Morson and Schapiro cover an array of ethical issues but give economics greater attention. Specifically, they criticize economists themselves for arguing that economics alone can resolve complex policy questions laden with ethical concerns.
They agree that economics can help managers achieve greater efficiency in achieving their goals; however, they note that the emphasis on analysis and quantitative goals can lead to a neglect of ethics. “Efficiency to achieve what?” is their question. Economists, they assert, have become too “imperialistic,” too quick to convert everything into a quantifiable and solvable equation. But they also note that the humanities have been affected by post-modernist trends, even as they seek to outdo economic imperialism by quantifying the unquantifiable. Their point is that the push toward “scientification” has impoverished both fields, that each should reach out to the other to bolster their capacity to consider ethical questions.
Ethics Are Not Quantifiable, Numbers Are Not Empathetic
While agreeing that complex tradeoffs are involved, they note that too often the ethical issues are ignored. The utilitarian bias of much economic analysis is certainly ripe for criticisms and Morson and Schapiro add to the work of Deidre McCloskey and others on that score. To illustrate their thesis, they look at an array of policy areas where economics provides a strong focus — admission selection criteria for colleges, markets for kidneys and other organs, and how poor countries might best develop (including a very good review of capital, institutions, technology, and culture). They argue that, while economics often provides guidance on how to “efficiently” address such problems, too often it runs the risk of failing to attain richer and more ethically grounded, but less readily quantified, objectives.

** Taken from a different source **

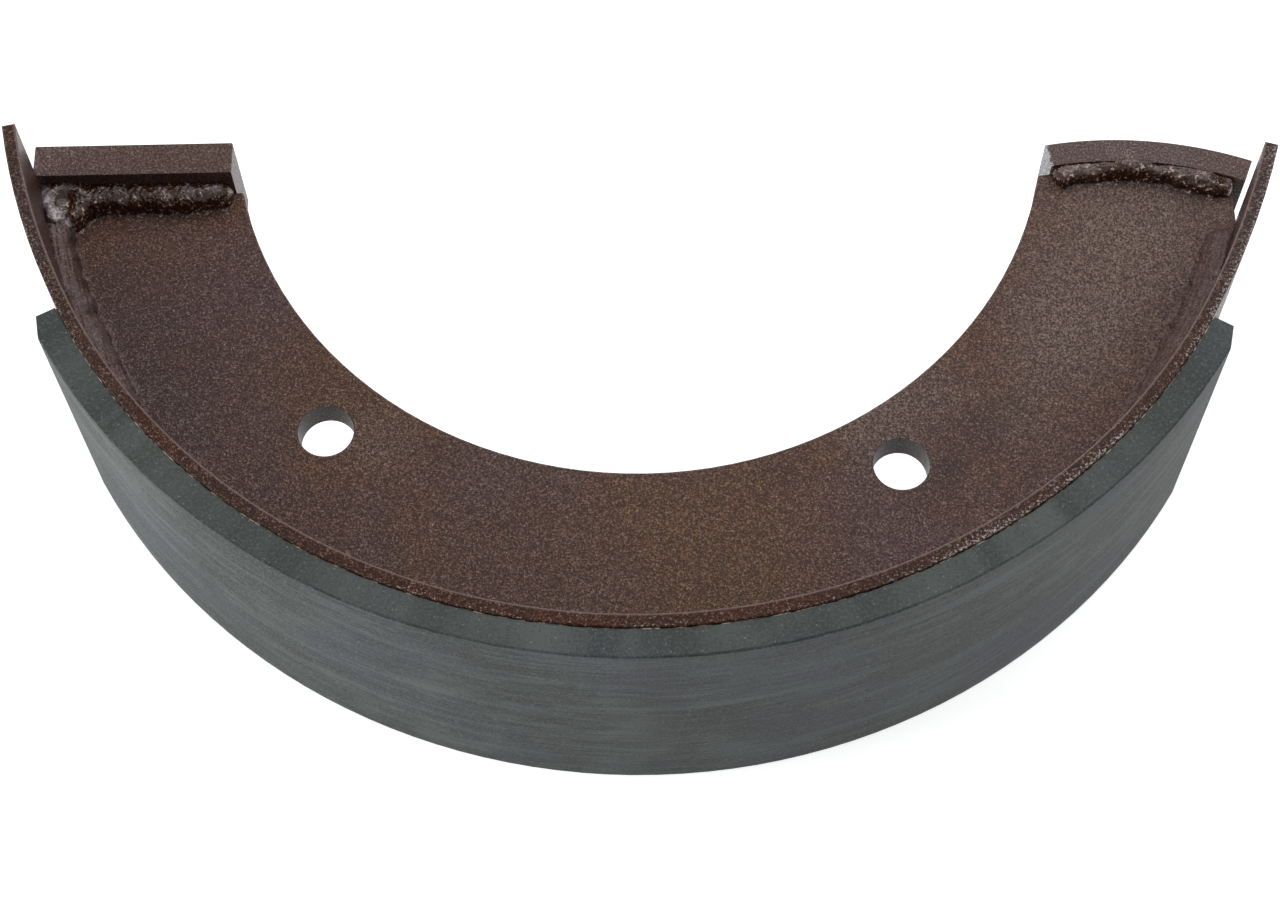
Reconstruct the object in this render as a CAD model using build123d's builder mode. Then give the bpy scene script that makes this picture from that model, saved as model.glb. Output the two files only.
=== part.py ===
from build123d import *
import os
from math import acos, asin, cos, degrees, radians, sin, sqrt

# A welded brake shoe for a drum of about 400 mm. A rolled steel rim carries a
# bonded friction lining outside and one flame-cut web plate inside, which makes
# a T section. The web's two ends bear on the brake through a flat block and a bent
# plate, each fillet-welded to the web above and below.
#
# Millimetres. The origin is on the drum's axis, level with the rim's lower
# edge. +Z is the drum's axis, -Y points to the crown of the shoe, and angles
# run anticlockwise from +X about the drum's axis.

# Lining
lining_outer_radius = 200.8
lining_thickness = 8.4
lining_edge_margin = 0.7
lining_first = 207.3
lining_last = 329.1
lining_bevel_depth = 2.4
lining_bevel_length = 7.0
lining_edge_round = 0.6
bond_gap = 0.4
bond_clearance = 0.08
bond_inset = 0.6

# Rim: a rolled strip, round under the lining, that opens to a larger radius towards each end
rim_thickness = 4.0
rim_width = 100.0
flat_end_radius_gain = 34.0
bent_end_radius_gain = 75.0
flat_end_gap = 0.3
bent_end_tip_drop = 39.9
rim_edge_break = 0.3

# Web: deeper at the crown than at its ends, because its bore sits off centre
web_thickness = 10.0
web_height = 52.0
web_bore_radius = 128.5
web_bore_offset = 3.5
web_tip_setback = 0.8
web_edge_break = 0.4
hole_diameter = 17.0
hole_pitch_radius = 145.5
hole_angles = (228.5, 301.7)

# Flat end block, a length of 35 x 11 bar
flat_block_thickness = 11.0
flat_block_height = 35.0
flat_block_length = 62.0
flat_block_overhang = 1.5
flat_face_offset = 13.5
block_edge_round = 0.6

# Bent end plate, a length of 20 x 8 bar
bent_plate_thickness = 8.0
bent_plate_height = 20.0
bent_plate_bend_radius = 113.0
bent_plate_inset = 41.0
bent_seat_offset = 22.0
bent_plate_first = 68.0
bent_plate_last = 99.1

# Weld beads, as the leg of the fillet at even steps along each seam. The taper gives the
# share of the leg at a few distances from the end.
bead_sink = 3.0
bead_sides = 24
bead_taper = ((0.0, 0.1), (1.5, 0.65), (4.5, 1.0))
flat_block_legs = (5.2, 6.4, 6.9, 6.6, 7.1, 6.8, 7.6, 9.4)
bent_plate_legs = (3.9, 4.5, 4.7, 4.3, 4.7, 4.4, 4.7, 4.4, 3.9)
rim_seam_legs = (6.2, 7.0, 7.4, 6.9, 7.5, 7.0, 7.3, 6.2)
crown_seam_legs = (5.6, 6.8, 7.2, 6.8, 5.6)
corner_lump_overrun = 9.0
bent_seam_margin = 1.0
rim_seam_inset = 3.0
rim_seam_length = 84.0
crown_seam_length = 58.0

# Sizes that follow from those above
lining_inner_radius = lining_outer_radius - lining_thickness
rim_outer_radius = lining_inner_radius - bond_gap
rim_inner_radius = rim_outer_radius - rim_thickness
lining_width = rim_width - 2 * lining_edge_margin
web_top = web_height + web_thickness / 2
web_bottom = web_height - web_thickness / 2
flat_seat_y = -flat_face_offset - flat_block_thickness
flat_outer_x = -rim_inner_radius - flat_block_overhang
bent_centre = (rim_inner_radius - bent_plate_inset, -bent_seat_offset - bent_plate_bend_radius)

os.makedirs("parts", exist_ok=True)


def polar(radius, angle):
    """The point at this radius and angle about the drum's axis."""
    return Vector(radius * cos(radians(angle)), radius * sin(radians(angle)))


# The line where the web meets the rim: round as far as the lining goes, then an arc of larger
# radius on each side. The first tip stops just short of the flat block.
first_centre = polar(-flat_end_radius_gain, lining_first)
first_radius = rim_inner_radius + flat_end_radius_gain
first_tip = 180 - degrees(asin((flat_seat_y - flat_end_gap - first_centre.Y) / first_radius))
last_centre = polar(-bent_end_radius_gain, lining_last)
last_radius = rim_inner_radius + bent_end_radius_gain
last_tip = 360 - degrees(asin((bent_end_tip_drop + last_centre.Y) / last_radius))
rim_line = Wire([
    CenterArc(first_centre, first_radius, first_tip, lining_first - first_tip),
    CenterArc((0, 0), rim_inner_radius, lining_first, lining_last - lining_first),
    CenterArc(last_centre, last_radius, lining_last, last_tip - lining_last),
])
web_tip_x = (rim_line @ 1).X - web_tip_setback

# Rim
with BuildPart() as rim:
    with BuildSketch():
        with BuildLine():
            add(rim_line)
            offset(amount=rim_thickness, side=Side.RIGHT)
        make_face()
    extrude(amount=rim_width)
    chamfer(rim.faces().filter_by(Axis.Z).edges(), rim_edge_break)
rim.part.label = "rim"
export_step(rim.part, "parts/rim.step")

# Film of adhesive in the gap between the rim and the lining
bond_margin = degrees(bond_inset / rim_outer_radius)
bond_first = lining_first + bond_margin
bond_sweep = lining_last - lining_first - 2 * bond_margin
with BuildPart() as bond_layer:
    with BuildSketch(Plane.XY.offset(lining_edge_margin + bond_inset)):
        with BuildLine():
            bond_outer = CenterArc((0, 0), lining_inner_radius - bond_clearance, bond_first, bond_sweep)
            bond_inner = CenterArc((0, 0), rim_outer_radius + bond_clearance, bond_first, bond_sweep)
            Line(bond_outer @ 0, bond_inner @ 0)
            Line(bond_outer @ 1, bond_inner @ 1)
        make_face()
    extrude(amount=lining_width - 2 * bond_inset)
bond_layer.part.label = "bond_layer"
export_step(bond_layer.part, "parts/bond_layer.step")

# Lining: its outer face runs off in a long bevel at each end, so that it does not snatch
bevel_end_radius = lining_outer_radius - lining_bevel_depth
bevel_angle = degrees(lining_bevel_length / lining_outer_radius)
with BuildPart() as lining:
    with BuildSketch(Plane.XY.offset(lining_edge_margin)):
        with BuildLine():
            back = CenterArc((0, 0), lining_inner_radius, lining_first, lining_last - lining_first)
            face = CenterArc((0, 0), lining_outer_radius, lining_first + bevel_angle,
                             lining_last - lining_first - 2 * bevel_angle)
            Polyline(back @ 0, polar(bevel_end_radius, lining_first), face @ 0)
            Polyline(back @ 1, polar(bevel_end_radius, lining_last), face @ 1)
        make_face()
    extrude(amount=lining_width)
    rubbing_face = lining.faces().filter_by(GeomType.CYLINDER).sort_by(SortBy.AREA)[-1]
    fillet(rubbing_face.edges().filter_by(GeomType.CIRCLE), lining_edge_round)
lining.part.label = "lining"
export_step(lining.part, "parts/lining.step")

# The web's footprint: it fills the rim up to the seats of the two end pieces
reach = lining_outer_radius
with BuildSketch() as web_footprint:
    with BuildLine():
        add(rim_line)
        Polyline(rim_line @ 0,
                 rim_line @ 0 - (rim_line % 0) * reach,
                 rim_line @ 1 + (rim_line % 1) * reach,
                 rim_line @ 1)
    make_face()
    with Locations((0, flat_seat_y)):
        Rectangle(reach * 2, reach * 2, align=(Align.MAX, Align.MIN), mode=Mode.SUBTRACT)
    with Locations((web_tip_x, 0)):
        Rectangle(reach, reach, align=(Align.MIN, Align.CENTER), mode=Mode.SUBTRACT)
    with BuildSketch(mode=Mode.SUBTRACT):
        with Locations((0, bent_centre[1] + bent_plate_bend_radius / 2)):
            Rectangle(reach * 2, reach * 2, align=(Align.MIN, Align.MIN))
        with Locations(bent_centre):
            Circle(bent_plate_bend_radius, mode=Mode.SUBTRACT)
    with Locations((0, web_bore_offset)):
        Circle(web_bore_radius, mode=Mode.SUBTRACT)

# Web, with its two holes on one pitch circle
with BuildPart() as web:
    with BuildSketch(Plane.XY.offset(web_bottom)):
        add(web_footprint.sketch)
    extrude(amount=web_thickness)
    bore_edges = web.edges().filter_by(GeomType.CIRCLE).filter_by(
        lambda edge: abs(edge.radius - web_bore_radius) < web_edge_break)
    chamfer(bore_edges, web_edge_break)
    with Locations(*[Plane.XY.offset(web_top).from_local_coords(polar(hole_pitch_radius, angle))
                     for angle in hole_angles]):
        Hole(hole_diameter / 2)
web.part.label = "web"
export_step(web.part, "parts/web.step")

# Flat end block: its near face closes the web, its far face is the abutment
with BuildPart() as flat_block:
    with BuildSketch(Plane.XY.offset(web_height - flat_block_height / 2)):
        with Locations((flat_outer_x, flat_seat_y)):
            Rectangle(flat_block_length, flat_block_thickness, align=Align.MIN)
    extrude(amount=flat_block_height)
    seat_edges = flat_block.faces().sort_by(Axis.Y)[0].edges()
    fillet(flat_block.edges() - seat_edges, block_edge_round)
flat_block.part.label = "flat_end_block"
export_step(flat_block.part, "parts/flat_end_block.step")

# Bent end plate: bent round the web's rounded end, hollow side to the web
with BuildPart() as bent_plate:
    with BuildSketch(Plane.XY.offset(web_height - bent_plate_height / 2)):
        with BuildLine():
            sweep_angle = bent_plate_last - bent_plate_first
            hollow_side = CenterArc(bent_centre, bent_plate_bend_radius, bent_plate_first, sweep_angle)
            round_side = CenterArc(bent_centre, bent_plate_bend_radius + bent_plate_thickness,
                                   bent_plate_first, sweep_angle)
            Line(hollow_side @ 0, round_side @ 0)
            Line(hollow_side @ 1, round_side @ 1)
        make_face()
    extrude(amount=bent_plate_height)
    round_face = bent_plate.faces().filter_by(GeomType.CYLINDER).sort_by(SortBy.AREA)[-1]
    fillet(round_face.edges().filter_by(GeomType.CIRCLE), block_edge_round)
bent_plate.part.label = "bent_end_plate"
export_step(bent_plate.part, "parts/bent_end_plate.step")


def weld_bead(seam, legs, neighbour=None):
    """A fillet bead in the corner between the web's upper face and the wall on the right of a seam.

    A rope of nearly round sections is lofted along the seam, with its centre sunk beyond the
    corner, which leaves the visible face gently crowned. There is one section for each leg, and
    each end runs out in a short taper. What stands on the web's footprint is the bead, so that
    it seats flat on the web and against the wall.
    """
    last = seam.length
    step = (last - 2 * bead_taper[-1][0]) / (len(legs) - 1)
    sections = [(distance, legs[0] * share) for distance, share in bead_taper[:-1]]
    sections += [(bead_taper[-1][0] + index * step, leg) for index, leg in enumerate(legs)]
    sections += [(last - distance, legs[-1] * share) for distance, share in reversed(bead_taper[:-1])]
    with BuildPart() as bead:
        for distance, leg in sections:
            along = seam % (distance / last)
            outward = along.cross(Vector(0, 0, 1))
            with BuildSketch(Plane(seam @ (distance / last), x_dir=outward, z_dir=along)):
                with Locations((bead_sink, bead_sink)):
                    RegularPolygon(sqrt((leg + bead_sink) ** 2 + bead_sink ** 2), bead_sides)
        loft(ruled=True)
        with BuildSketch(Plane.XY.offset(web_top), mode=Mode.PRIVATE) as ground:
            add(web_footprint.sketch)
        extrude(ground.sketch, amount=max(legs) + 2 * bead_sink, mode=Mode.INTERSECT)
        if neighbour:
            add(neighbour, mode=Mode.SUBTRACT)
    return bead.part


def export_bead_pair(upper, name):
    """Write a bead above the web and its twin below."""
    lower = upper.mirror(Plane.XY.offset(web_height))
    for bead, side in ((upper, "upper"), (lower, "lower")):
        bead.label = f"{name}_{side}"
        export_step(bead, f"parts/{name}_{side}.step")


lift = Vector(0, 0, web_top)

# Seam of the flat block, run outwards so that it ends in a lump in the corner of the rim
flat_seam = Line(Vector(flat_outer_x + flat_block_length, flat_seat_y) + lift,
                 Vector((rim_line @ 0).X - corner_lump_overrun, flat_seat_y) + lift)
flat_bead = weld_bead(flat_seam, flat_block_legs)
export_bead_pair(flat_bead, "flat_block_weld")

# Seam of the bent plate, on its hollow side, as far as the tip of the web
bent_seam_first = degrees(acos((web_tip_x - bent_seam_margin - bent_centre[0]) / bent_plate_bend_radius))
bent_seam = CenterArc(Vector(*bent_centre) + lift, bent_plate_bend_radius, bent_seam_first,
                      bent_plate_last - bent_seam_first)
export_bead_pair(weld_bead(bent_seam, bent_plate_legs), "bent_plate_weld")

# Seams of the rim: one from each end of the web, and one at the crown
rim_length = rim_line.length
raised_rim_line = rim_line.moved(Location(lift))
rim_seams = {
    "flat_end_rim_weld": (rim_seam_inset, rim_seam_length, rim_seam_legs),
    "crown_rim_weld": ((rim_length - crown_seam_length) / 2, crown_seam_length, crown_seam_legs),
    "bent_end_rim_weld": (rim_length - rim_seam_inset - rim_seam_length, rim_seam_length, rim_seam_legs),
}
for name, (start, run, legs) in rim_seams.items():
    seam = raised_rim_line.trim(start / rim_length, (start + run) / rim_length)
    export_bead_pair(weld_bead(seam, legs, flat_bead), name)
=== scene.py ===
import math
import bmesh
import bpy
import numpy as np
from mathutils import Matrix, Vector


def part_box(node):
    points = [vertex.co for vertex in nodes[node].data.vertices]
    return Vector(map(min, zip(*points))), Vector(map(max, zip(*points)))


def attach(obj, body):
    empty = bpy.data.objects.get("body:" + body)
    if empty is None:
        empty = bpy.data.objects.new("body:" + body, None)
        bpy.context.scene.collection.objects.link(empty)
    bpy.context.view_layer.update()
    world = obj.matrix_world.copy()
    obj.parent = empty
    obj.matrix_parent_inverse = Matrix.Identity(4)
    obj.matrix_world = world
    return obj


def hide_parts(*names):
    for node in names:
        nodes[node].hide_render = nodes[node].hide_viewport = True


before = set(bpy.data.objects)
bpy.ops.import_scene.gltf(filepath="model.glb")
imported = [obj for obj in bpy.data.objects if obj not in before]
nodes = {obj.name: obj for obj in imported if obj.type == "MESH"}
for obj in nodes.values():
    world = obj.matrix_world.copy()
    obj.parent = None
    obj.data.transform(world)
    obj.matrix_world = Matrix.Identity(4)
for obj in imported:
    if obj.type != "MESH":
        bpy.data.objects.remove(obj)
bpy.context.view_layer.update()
mm = 0.001

# sizes read back from the frame, in mm
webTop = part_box("web")[1][2] / mm
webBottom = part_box("web")[0][2] / mm
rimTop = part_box("rim")[1][2] / mm
rimInnerRadius = -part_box("web")[0][1] / mm
rimOuterRadius = -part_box("rim")[0][1] / mm
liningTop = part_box("lining")[1][2] / mm
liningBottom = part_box("lining")[0][2] / mm
liningRadius = -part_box("lining")[0][1] / mm
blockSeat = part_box("flat_end_block")[0][1] / mm
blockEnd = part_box("flat_end_block")[1][0] / mm
print("frame loaded, web top at", round(webTop, 2), "mm and rim top at", round(rimTop, 2), "mm")


def linearColour(hexText):
    # sRGB hex to the linear values that Blender works in
    parts = [int(hexText[i:i + 2], 16) / 255 for i in (1, 3, 5)]
    return tuple(p / 12.92 if p <= 0.04045 else ((p + 0.055) / 1.055) ** 2.4 for p in parts) + (1.0,)


def addNode(tree, kind, settings=None, links=None, out=0):
    # settings go to the socket of that name or number, or else to the node itself; links join a
    # source to a socket; what comes back is the output of that name or number
    made = tree.nodes.new(kind)
    for key, value in (settings or {}).items():
        if isinstance(key, int) or key in made.inputs:
            made.inputs[key].default_value = value
        else:
            setattr(made, key, value)
    for key, source in (links or {}).items():
        tree.links.new(source, made.inputs[key])
    return made.outputs[out] if made.outputs else None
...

Their example of college admissions provides a detailed discussion. The authors — both full professors and one the Dean of Northwestern University — are well equipped to address that area. They understand the costs of over- or under-fulfilling enrollment goals. However, they warn that too often admissions officers neglect the moral and ethical challenges that prospective students face. Is it ethical for colleges to use variable pricing based on a student’s likelihood of acceptance to provide them less financial aid? Businesses, of course, use diverse price levels of necessity, but should colleges? Is their goal to educate or maximize their students’ lifetime achievements? And if so, is that interpreted in earning potential or some other metric?
While agreeing that complex tradeoffs are involved, they note that too often the ethical issues are ignored. They suggest that while university spokesmen claim to speak with moral authority, their marketing policies are more akin to those of used car salesmen.
Not Always On-Point
However, when the authors turn to areas outside their core competency, their discussion is less insightful. The discussion of the ethics of allowing markets for organs, kidneys specifically, recognizes the limits of donations based on familial or friendship ties. Tens of thousands of individuals in need of kidney transplants remain on waiting lists every year. They discuss some innovations — such as chain donations that give a donor the right to a kidney for themselves in the future — and they recognize that allowing compensation might eliminate the deficit. But they worry (as do scholars such as Harvard philosopher Michael Sandel) that confronting individuals, especially the poor, with such market choices creates avoidable ethical challenges.
A true understanding of Smith’s insights — and capitalism itself — requires a larger perspective. What “should” or “should not” be in the market — from payday lending to kidney transplants — is an ongoing debate, but I do not view that as a conflict between an ethical and a utilitarian choice. Rather, such “economic” transactions, being cooperative and benefiting both parties, are also altruistic.
Morson and Schapiro seem to realize this point, at least in part. In their chapter, “De-hedgehogizing Adam Smith,” they note that Smith wrote extensively about ethics in The Theory of Moral Sentiments, arguing that self-interest, a trait critical for human survival, is balanced in social interaction by the other-regarding trait of empathy, or “fellow-feeling,” and that the market is made possible only by the creative synthesis of these two traits. Competition provides the discipline to keep the two traits in balance. Both are necessary for the creative voluntary system of wealth creation that is capitalism in practice.
A true understanding of Smith’s insights — and capitalism itself — requires a larger perspective. Thus, a dialogue between two large and complex fields of knowledge seems a useful, though difficult starting point. Still, this book may still encourage others to open the door to a broader understanding of the morality of markets and capitalism. On those grounds alone, it merits attention.